Furthermore, Mitch had been very successful. It seemed reasonable to believe that if he thought we should do X, we should do X. This meant that Mitch didn’t get particularly fierce pushback when perhaps he should have. For example, he was adamant that we should do Chandler peer-to-peer, without a server. Doing a collaborative calendar without a server is really, really, REALLY hard. He eventually clarified that by “server”, he meant “something difficult to administer”, and so OSAF started working on a server.

Mitch has many many many fine points. He is a good and caring human being. He is clever. He has an ambition to make the world a better place. However, he has also been very very wealthy for a very long time, and I think that Mitch’s environment has taught him that that he does not need to be particularly clear in his instructions.

If my husband says to me, “please get me a cake”, I’m going to insist that he tell me what kind of cake, what event it is for, how many people it is for, and when it needs to be ready, and where it needs to end up. However, if my Powerful Boss says, “oh yeah, and order a cake” right before she hops in a cab to go to meet with the President, then I’ve got to figure everything out myself — and I have strong incentive to do so. I’ll go find my boss’ calendar, look through upcoming events on the schedule, guess at which one is likely to need a cake, and phone the boss’ cook to find out what kind of cake the boss likes. If I am really on the ball, I might phone the other participants’ people to find out if there are any food allergies, likes, or dislikes. If I am good, my boss will come back and find out that in fact she did not need to give clear instructions; if I am not good and there is no cake, I most likely would (eventually) find myself no longer employed by Powerful Boss.

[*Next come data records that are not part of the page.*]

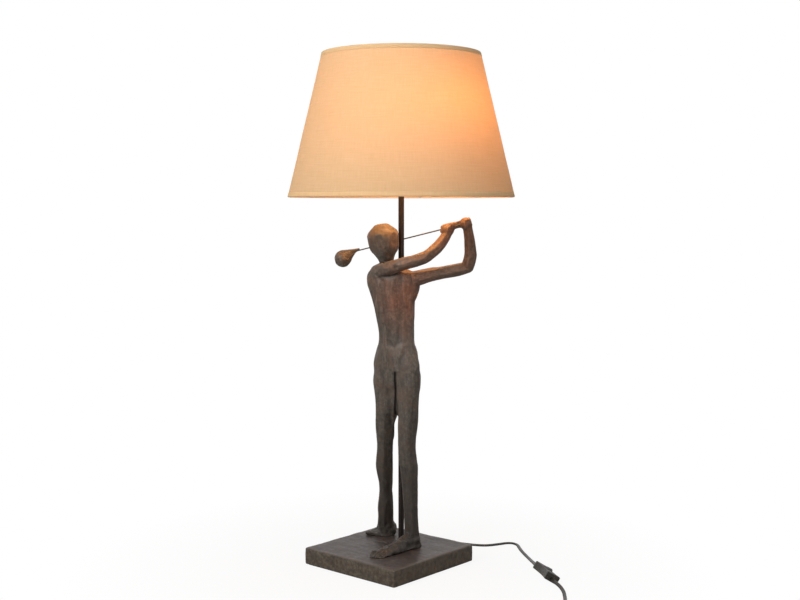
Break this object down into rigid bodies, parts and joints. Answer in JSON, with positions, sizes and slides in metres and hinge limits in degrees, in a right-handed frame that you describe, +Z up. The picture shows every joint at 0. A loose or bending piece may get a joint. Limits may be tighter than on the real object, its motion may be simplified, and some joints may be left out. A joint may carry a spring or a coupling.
{
  "type": "figural table lamp",
  "caption": "Table lamp with a faceless golfer in a full swing finish on a square plinth, a pipe behind it and a tapered linen shade, with an inline switch on its cord.",
  "frame": {"origin": "centre of the plinth's underside, on the surface that the lamp stands on", "axes": "+Z up along the pipe; the figure's feet point to -Y, and its left hand side is +X"},
  "size_m": [0.647, 0.3512, 0.7856],
  "materials": {
    "dark_resin": "cast resin, carved look, dark brown-grey patina",
    "felt": "dark felt",
    "steel": "zinc-plated steel",
    "black_pipe": "dark bronze lacquer",
    "club_wire": "drawn steel wire",
    "black_plastic": "moulded phenolic",
    "ceramic": "glazed porcelain",
    "brass": "pressed brass",
    "linen": "slub linen on a stiff lining",
    "white_wire": "white lacquered wire",
    "trim_tape": "folded linen tape",
    "cord_rubber": "soft black sleeve",
    "cord_pvc": "black flat cord",
    "switch_plastic": "black moulded plastic",
    "pin_metal": "nickel-plated brass",
    "bulb_glass": "opal glass",
    "bulb_metal": "rolled aluminium"
  },
  "bodies": {
    "lamp": {"base_plinth": "dark_resin", "base_felt": "felt", "pole_washer": "steel", "pole_nut": "steel", "pole_tube": "black_pipe", "figure_body": "dark_resin", "figure_head": "dark_resin", "figure_right_arm": "dark_resin", "figure_left_arm": "dark_resin", "club_shaft": "club_wire", "club_head": "dark_resin", "holder_cap": "black_plastic", "holder_skirt": "black_plastic", "holder_core": "ceramic", "holder_contacts": "brass", "clamp_ring": "black_plastic", "shade_fabric": "linen", "shade_hub": "white_wire", "shade_arms": "white_wire", "shade_bottom_ring": "white_wire", "shade_top_ring": "white_wire", "shade_bottom_trim": "trim_tape", "shade_top_trim": "trim_tape", "cord_relief": "cord_rubber", "inner_cord": "cord_pvc", "cord_lead": "cord_pvc", "cord_tail": "cord_pvc", "cord_coil": "cord_pvc", "cord_end": "cord_pvc", "switch_upper_shell": "switch_plastic", "switch_lower_shell": "switch_plastic", "switch_terminals": "brass", "switch_screws": "steel", "plug_body": "switch_plastic", "plug_pins": "pin_metal"},
    "rocker": {"switch_rocker": "switch_plastic"},
    "bulb": {"bulb_glass": "bulb_glass", "bulb_cap": "bulb_metal", "bulb_contact": "brass"}
  },
  "joints": [
    {"name": "switch_rock", "type": "hinge", "parent": "lamp", "child": "rocker", "pos_m": [0.23027, 0.08976, 0.00863], "axis": [0.5114, 0.6811, -0.524], "range_deg": [0, 24]},
    {"name": "bulb_turn", "type": "hinge", "parent": "lamp", "child": "bulb", "pos_m": [-0.014, 0.044, 0.68], "axis": [0, 0, 1], "continuous": true}
  ]
}
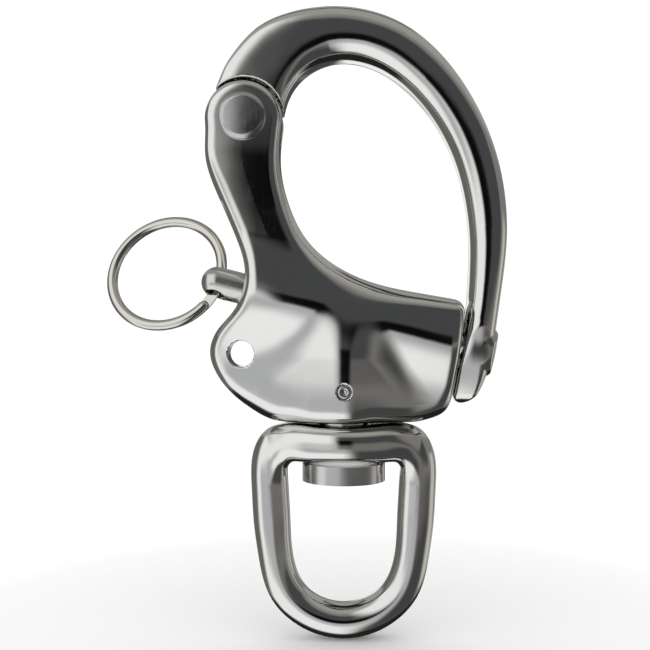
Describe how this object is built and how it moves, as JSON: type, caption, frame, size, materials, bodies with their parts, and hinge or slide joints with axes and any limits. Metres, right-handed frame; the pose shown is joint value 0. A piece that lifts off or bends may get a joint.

This vagueness might be acceptable for cakes, but it’s death for developing code efficiently. For example, Mitch said that by “server”, he meant “something difficult to administer”. Either he changed his mind or he just never realized that he needed to be clear that he meant “something difficult to administer” instead of “always-running software that responds to requests from other computers on the network”.

I think Joel was right that too many designers slowed us down. Something that made it even worse was that the team grew person by person, i.e. was not wholly in place at the onset. Every time we got a new person on the team, there was a significant adjustment period while they lobbied for their own ideas for how things could be done better. For example, Lisa Dusseault is a big WebDAV person. After she started, she lobbied for doing more with WebDAV, saying that Life Would Be Better with WebDAV. She convinced us, and we started doing a lot more with WebDAV. She was probably right, Life Probably Is Better. But changing things around certainly cost us some time.

I think Joel was too harsh on stamping. He is right that being able to send things around by email is not exciting. It’s going the other direction that is more interesting: taking email messages and being able to turn them into things easily. An email message might also be a task: “Could you please frizbat the hongtholt?” An email message might also be a calendar item: “Can we meet next Thursday at 12?” Yes yes, with Outlook you can drag an email message onto your to-do list or calendar, but you still have to (had to?) fill in all the to-do information by hand. Tedious. The text recognition was supposed to do that for you.

I have said before that current to-do list managers suck rocks, and email clients could be much better. Chandler in the Grand Vision would have / could have addressed those. However, we found out very early on that people didn’t care about to-do managers or email clients: in 2003, people’s pain was centered around calendaring: you really had to buy Outlook and run an Exchange server to get halfway decent one, and even Outlook was only halfway decent. There was not a way at the time for a small business or non-profit without an IT staff to coordinate calendars. Period. So we focused on calendaring, which IMHO was the least exciting and revolutionary part of Chandler.

Something that Joel doesn’t mention as being a barrier to getting help from the outside world was that in the time while I was there, we never had a contributor agreement/license in place. So Jane wants to contribute some code: what sort of agreement governs the code that Jane contributes? For most open source projects, that issue is just not thought about because there is no money involved. But with OSAF, there was serious money involved.

First, Mitch Kapor was (is) a wealthy man, and wealth attracts lawsuits. Second, OSAF pays genuine salaries. Third, the plan was always for OSAF to become self-sustaining by providing different (i.e. non-GPL) licenses in addition to (not instead of!) the free GPL licenses.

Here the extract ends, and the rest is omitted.